A decade ago, Congress peeked behind the razor wires and enacted the nice sounding Prison Rape Elimination Act. This is how Reid sees it:

“The prison administration vigorously publicizes the Prison Rape Elimination Act (PREA).They tell us we have rights…[that] they are there to help us. It even sounds noble… as if they believe what they are saying. . [But] under the cloak of the PREA, things have not changed.”

Prison and government officials have spent 10 years ignoring that law, and Reid’s article describes how only through the extraordinary efforts of a handful of prisoners’ rights lawyers and advocates has the law been enforced at all. The Washington case is one example.

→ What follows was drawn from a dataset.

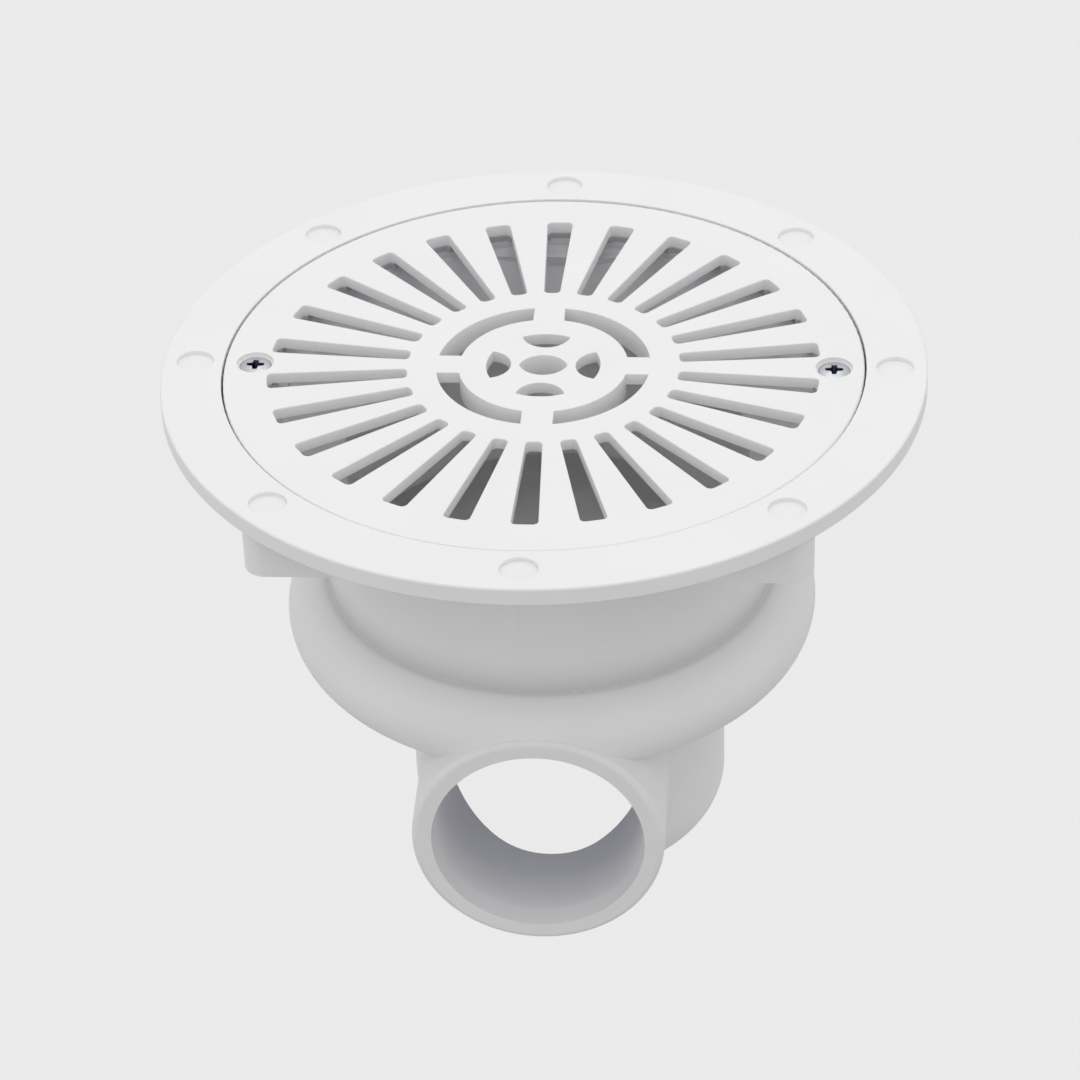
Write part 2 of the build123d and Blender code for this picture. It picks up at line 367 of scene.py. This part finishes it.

That litigation resulted in the state paying millions of dollars in damages and legal fees and firing some guards. In addition, the state was required to install video surveillance in secluded areas in institutions where the guards preyed on inmates. Women who report assaults will not be shipped to segregation, and investigation will be taken seriously.

Elizabeth Reid is now a prison rights advocate. She graduated from community college this spring and will be attending the University of Washington this fall. Her long-term goal is to become a lawyer specializing in public policy and social justice.

Her story is a testament to human resiliency. She shows that a few people can survive incarceration and thrive after it not because of our system of punishment and imprisonment, but despite it. Her concluding sentence, however, is not entirely celebratory.

She writes, “My rapist will never be held accountable. He got away with it And me? Well, I may be free, but I got a life sentence.”